Stated goal
Quote, with no changes, the lines that run from the top of the material to the line with "CROWN = 0.0065", both included.

-------- Data lines --------

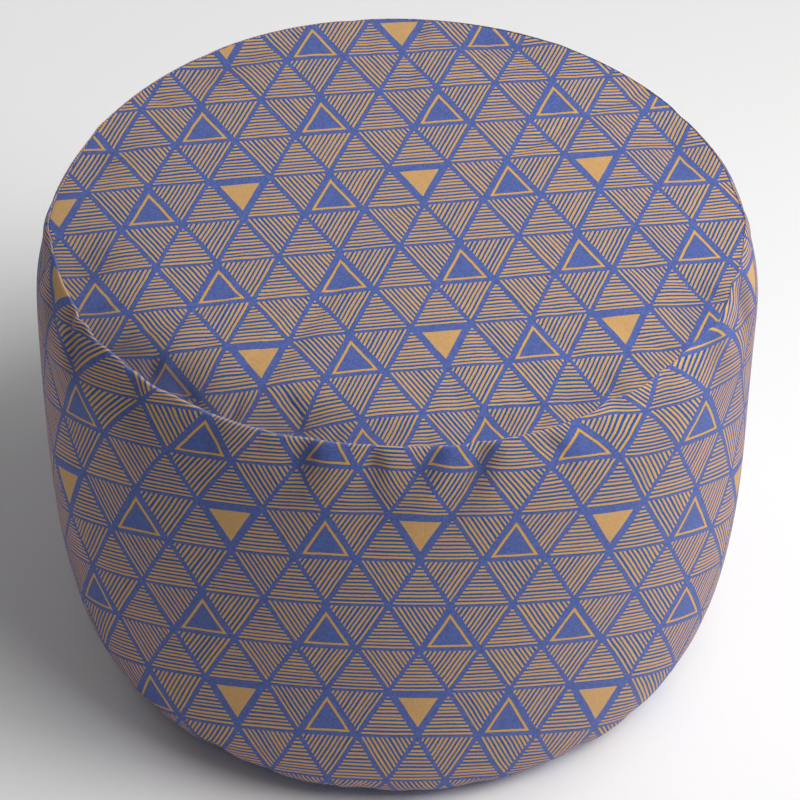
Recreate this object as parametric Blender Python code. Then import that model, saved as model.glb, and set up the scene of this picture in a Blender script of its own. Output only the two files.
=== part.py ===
# Round upholstered pouf: a filled body inside its side band, with a top panel and a base panel sewn in.
# Metres, +Z up. It stands on Z = 0 with its front towards -Y, and its axis is the Z axis.
import math

import bmesh
import bpy

# Driving dimensions
WIDEST_RADIUS = 0.250  # the wall bulges most just under the top seam
WIDEST_HEIGHT = 0.294
SEAM_RADIUS = 0.2355  # where the band is sewn to the top panel
SEAM_HEIGHT = 0.348
TUCK_RADIUS = 0.174  # where the rounded lower wall would run out on the floor
LOWER_FULLNESS = 3.85  # exponent of the lower wall: 2 is an ellipse, more is squarer
UPPER_FULLNESS = 0.8  # exponent of the shoulder between the bulge and the seam
CLOTH = 0.0025  # thickness of a sewn panel
GAP = 0.0003  # between two pieces that touch

# Top panel: it lies a little below the crest of the band's turned edge
LIP_WIDTH = 0.0030
LIP_DEPTH = 0.0015
PANEL_RADIUS = SEAM_RADIUS - LIP_WIDTH - GAP
CROWN = 0.0065  # how far its middle stands above its edge

# Base panel: flat where it stands, and turned up to the base seam at its rim
STANDING_RADIUS = 0.190
BASE_RIM_RADIUS = 0.2135
BASE_RIM_HEIGHT = 0.0065
BASE_SEAM_HEIGHT = BASE_RIM_HEIGHT + CLOTH + GAP

# Mesh density
SEGMENTS = 128
WALL_RINGS = 18
PANEL_RINGS = (1.0, 0.965, 0.915, 0.86, 0.78, 0.66, 0.45)  # shares of the panel's radius
TURNS = [360.0 * k / SEGMENTS for k in range(SEGMENTS)]  # degrees from the front, towards +X

# Gathers in the band, deepest a little below the seam
# columns: turn from the front in degrees, half width, depth, distance of the deepest place below the seam
WALL_FOLDS = (
    (-74.0, 0.022, 0.0045, 0.024),
    (-60.0, 0.017, 0.0035, 0.020),
    (-13.5, 0.014, 0.0038, 0.013),
    (-3.5, 0.012, 0.0026, 0.011),
    (6.0, 0.014, 0.0040, 0.012),
    (15.5, 0.013, 0.0042, 0.014),
    (25.0, 0.015, 0.0030, 0.016),
    (61.0, 0.018, 0.0030, 0.018),
    (76.0, 0.016, 0.0038, 0.022),
    (118.0, 0.020, 0.0034, 0.018),
    (139.0, 0.016, 0.0028, 0.014),
    (166.0, 0.018, 0.0036, 0.016),
    (193.0, 0.016, 0.0030, 0.014),
    (222.0, 0.020, 0.0036, 0.018),
    (247.0, 0.017, 0.0030, 0.016),
)

# Slack places in the top panel, mostly behind the front edge
# columns: turn in degrees, radius, half length round the panel, half width across, depth
TOP_DIPS = (
    (-55.0, 0.206, 0.036, 0.020, 0.0050),
    (-37.0, 0.209, 0.040, 0.021, 0.0085),
    (-20.0, 0.212, 0.030, 0.018, 0.0070),
    (-2.0, 0.216, 0.026, 0.013, 0.0030),
    (17.0, 0.216, 0.024, 0.013, 0.0034),
    (35.0, 0.212, 0.030, 0.017, 0.0048),
    (68.0, 0.218, 0.022, 0.014, 0.0034),
    (-78.0, 0.214, 0.024, 0.016, 0.0040),
    (112.0, 0.214, 0.030, 0.016, 0.0030),
    (158.0, 0.215, 0.032, 0.015, 0.0028),
    (215.0, 0.214, 0.034, 0.016, 0.0032),
    (252.0, 0.215, 0.026, 0.015, 0.0030),
)

# Slow rise and fall of the top seam round the rim
# columns: turn in degrees, half length, rise
RIM_WAVES = (
    (-6.0, 0.060, 0.0032),
    (-38.0, 0.055, 0.0012),
    (40.0, 0.060, -0.0014),
    (128.0, 0.080, -0.0012),
    (205.0, 0.070, 0.0014),
)


# 1 at its middle, falling softly to nothing about two widths away
def hump(offset, width):
    return math.exp(-((offset / width) ** 2))


# distance round a circle between two turns
def round_distance(turn, other, radius):
    return math.radians((turn - other + 180.0) % 360.0 - 180.0) * radius


def place(turn, radius, height):
    angle = math.radians(turn)
    return radius * math.sin(angle), -radius * math.cos(angle), height


def seam_lift(turn):
    return sum(rise * hump(round_distance(turn, at, SEAM_RADIUS), length) for at, length, rise in RIM_WAVES)


# outer radius of the plain wall: a rounded foot, a full middle, and a shoulder drawn in to the seam
def wall_radius(height):
    if height < WIDEST_HEIGHT:
        share = (WIDEST_HEIGHT - height) / WIDEST_HEIGHT
        bulge = (1.0 - share**LOWER_FULLNESS) ** (1.0 / LOWER_FULLNESS)
        return TUCK_RADIUS + (WIDEST_RADIUS - TUCK_RADIUS) * bulge
    share = min(1.0, (height - WIDEST_HEIGHT) / (SEAM_HEIGHT - WIDEST_HEIGHT))
    return SEAM_RADIUS + (WIDEST_RADIUS - SEAM_RADIUS) * (1.0 - share**2) ** UPPER_FULLNESS


# a fold starts at the seam, is deepest at its own distance below it, and fades further down
def fold_depth(turn, below):
    depth = 0.0
    for at, width, deepest, distance in WALL_FOLDS:
        along = below / distance
        depth += deepest * hump(round_distance(turn, at, SEAM_RADIUS), width) * along * math.exp(1.0 - along)
    return depth


def wall_ring(height):
    points = []
    for turn in TURNS:
        radius = wall_radius(height) - fold_depth(turn, SEAM_HEIGHT - height)
        points.append(place(turn, radius, height + seam_lift(turn) * (height / SEAM_HEIGHT) ** 4))
    return points


# height of the top panel's upper face above the seam's plane
def panel_height(turn, radius):
    share = radius / PANEL_RADIUS
    height = CROWN * (1.0 - share**2) - LIP_DEPTH + seam_lift(turn) * share**4
    for at, out, length, width, depth in TOP_DIPS:
        height -= depth * hump(round_distance(turn, at, out), length) * hump(radius - out, width)
    return height


def panel_ring(share, below, base=0.0, widen=0.0):
    radius = share * PANEL_RADIUS
    return [place(turn, radius + widen, base + panel_height(turn, radius) - below) for turn in TURNS]


def plain_ring(radius, height):
    return [place(turn, radius, height) for turn in TURNS]


# Skins a row of rings, from the lowest middle outwards and up to the highest middle.
# Every four-sided face is split from its inner corner, so that two faces that lie on each other match.
def skin(name, rings, material, low_middle=None, high_middle=None):
    mesh = bpy.data.meshes.new(name)
    bm = bmesh.new()
    loops = [[bm.verts.new(point) for point in ring] for ring in rings]
    for here, after in zip(loops, loops[1:]):
        inward = after[0].co.xy.length < here[0].co.xy.length
        for a, b, c, d in zip(here, here[1:] + here[:1], after[1:] + after[:1], after):
            for corners in ((a, b, d), (b, c, d)) if inward else ((a, b, c), (a, c, d)):
                bm.faces.new(corners)
    first, last = loops[0], loops[-1]
    if low_middle is None:
        bm.faces.new(reversed(first))
    else:
        middle = bm.verts.new((0.0, 0.0, low_middle))
        for a, b in zip(first, first[1:] + first[:1]):
            bm.faces.new((middle, b, a))
    if high_middle is None:
        bm.faces.new(last)
    else:
        middle = bm.verts.new((0.0, 0.0, high_middle))
        for a, b in zip(last, last[1:] + last[:1]):
            bm.faces.new((middle, a, b))
    bm.to_mesh(mesh)
    bm.free()
    mesh.shade_smooth()
    mesh.set_sharp_from_angle(angle=math.radians(40.0))
    mesh.materials.append(material)
    piece = bpy.data.objects.new(name, mesh)
    bpy.context.scene.collection.objects.link(piece)
    return piece


def cloth_material(name, colour, roughness):
    material = bpy.data.materials.new(name)
    material.use_nodes = True
    shader = material.node_tree.nodes["Principled BSDF"]
    shader.inputs["Base Color"].default_value = (*colour, 1.0)
    shader.inputs["Roughness"].default_value = roughness
    shader.inputs["Metallic"].default_value = 0.0
    return material


# The filled body: its wall is the side band, its upper face carries the top panel inside the band's lip
def side_panel(material):
    rings = [
        plain_ring(STANDING_RADIUS, CLOTH + GAP),
        plain_ring(BASE_RIM_RADIUS, BASE_SEAM_HEIGHT),
    ]
    for k in range(WALL_RINGS + 1):
        share = (1.0 - math.cos(math.pi * k / WALL_RINGS)) / 2.0
        rings.append(wall_ring(BASE_SEAM_HEIGHT + (SEAM_HEIGHT - BASE_SEAM_HEIGHT) * share))
    rings.append([place(turn, PANEL_RADIUS + GAP, SEAM_HEIGHT + seam_lift(turn)) for turn in TURNS])
    below = CLOTH + GAP
    rings.append(panel_ring(PANEL_RINGS[0], below, SEAM_HEIGHT, GAP))
    rings += [panel_ring(share, below, SEAM_HEIGHT) for share in PANEL_RINGS[1:]]
    return skin("side_panel", rings, material, high_middle=SEAM_HEIGHT + panel_height(0.0, 0.0) - below)


# The top panel, modelled about the seam's plane
def top_panel(material):
    rings = [panel_ring(share, CLOTH) for share in reversed(PANEL_RINGS)]
    rings += [panel_ring(share, 0.0) for share in PANEL_RINGS]
    middle = panel_height(0.0, 0.0)
    panel = skin("top_panel", rings, material, low_middle=middle - CLOTH, high_middle=middle)
    panel.location.z = SEAM_HEIGHT
    return panel


def base_panel(material):
    rings = [
        plain_ring(STANDING_RADIUS, 0.0),
        plain_ring(BASE_RIM_RADIUS, BASE_RIM_HEIGHT),
        plain_ring(BASE_RIM_RADIUS, BASE_RIM_HEIGHT + CLOTH),
        plain_ring(STANDING_RADIUS, CLOTH),
    ]
    return skin("base_panel", rings, material)


def main():
    for thing in list(bpy.data.objects):
        bpy.data.objects.remove(thing)
    printed = cloth_material("printed_cloth", (0.165, 0.150, 0.215), 0.85)
    plain = cloth_material("plain_cloth", (0.070, 0.095, 0.310), 0.88)
    pouf = bpy.data.objects.new("pouf", None)
    bpy.context.scene.collection.objects.link(pouf)
    for piece in (side_panel(printed), top_panel(printed), base_panel(plain)):
        piece.parent = pouf


main()
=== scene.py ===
import math
from functools import partial

import bpy
import numpy as np
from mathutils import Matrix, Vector


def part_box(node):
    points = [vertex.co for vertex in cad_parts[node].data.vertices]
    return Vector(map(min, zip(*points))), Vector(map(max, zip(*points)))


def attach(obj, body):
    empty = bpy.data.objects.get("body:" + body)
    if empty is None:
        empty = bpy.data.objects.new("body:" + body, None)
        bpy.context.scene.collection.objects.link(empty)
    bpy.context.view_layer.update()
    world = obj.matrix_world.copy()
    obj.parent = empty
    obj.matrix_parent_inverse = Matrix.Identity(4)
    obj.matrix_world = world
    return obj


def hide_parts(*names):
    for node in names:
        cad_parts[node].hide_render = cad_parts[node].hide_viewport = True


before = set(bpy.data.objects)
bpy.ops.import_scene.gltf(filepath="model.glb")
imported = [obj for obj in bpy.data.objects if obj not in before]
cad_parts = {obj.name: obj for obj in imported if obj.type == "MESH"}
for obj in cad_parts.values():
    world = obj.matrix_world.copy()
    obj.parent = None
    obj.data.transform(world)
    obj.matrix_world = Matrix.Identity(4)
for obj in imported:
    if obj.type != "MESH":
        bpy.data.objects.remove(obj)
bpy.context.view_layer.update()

bpy.context.scene.view_settings.view_transform = "Standard"

# The radii of the three cut pieces come from the solids' boxes
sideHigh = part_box("side_panel")[1]
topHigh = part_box("top_panel")[1]
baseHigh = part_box("base_panel")[1]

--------

Written reply
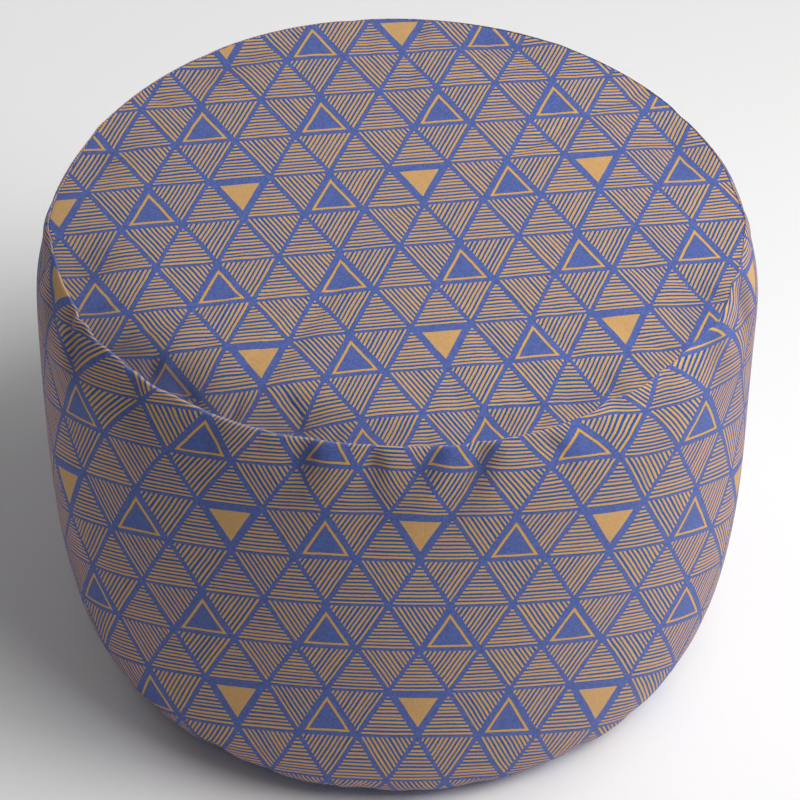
Recreate this object as parametric Blender Python code. Then import that model, saved as model.glb, and set up the scene of this picture in a Blender script of its own. Output only the two files.
=== part.py ===
# Round upholstered pouf: a filled body inside its side band, with a top panel and a base panel sewn in.
# Metres, +Z up. It stands on Z = 0 with its front towards -Y, and its axis is the Z axis.
import math

import bmesh
import bpy

# Driving dimensions
WIDEST_RADIUS = 0.250  # the wall bulges most just under the top seam
WIDEST_HEIGHT = 0.294
SEAM_RADIUS = 0.2355  # where the band is sewn to the top panel
SEAM_HEIGHT = 0.348
TUCK_RADIUS = 0.174  # where the rounded lower wall would run out on the floor
LOWER_FULLNESS = 3.85  # exponent of the lower wall: 2 is an ellipse, more is squarer
UPPER_FULLNESS = 0.8  # exponent of the shoulder between the bulge and the seam
CLOTH = 0.0025  # thickness of a sewn panel
GAP = 0.0003  # between two pieces that touch

# Top panel: it lies a little below the crest of the band's turned edge
LIP_WIDTH = 0.0030
LIP_DEPTH = 0.0015
PANEL_RADIUS = SEAM_RADIUS - LIP_WIDTH - GAP
CROWN = 0.0065  # how far its middle stands above its edge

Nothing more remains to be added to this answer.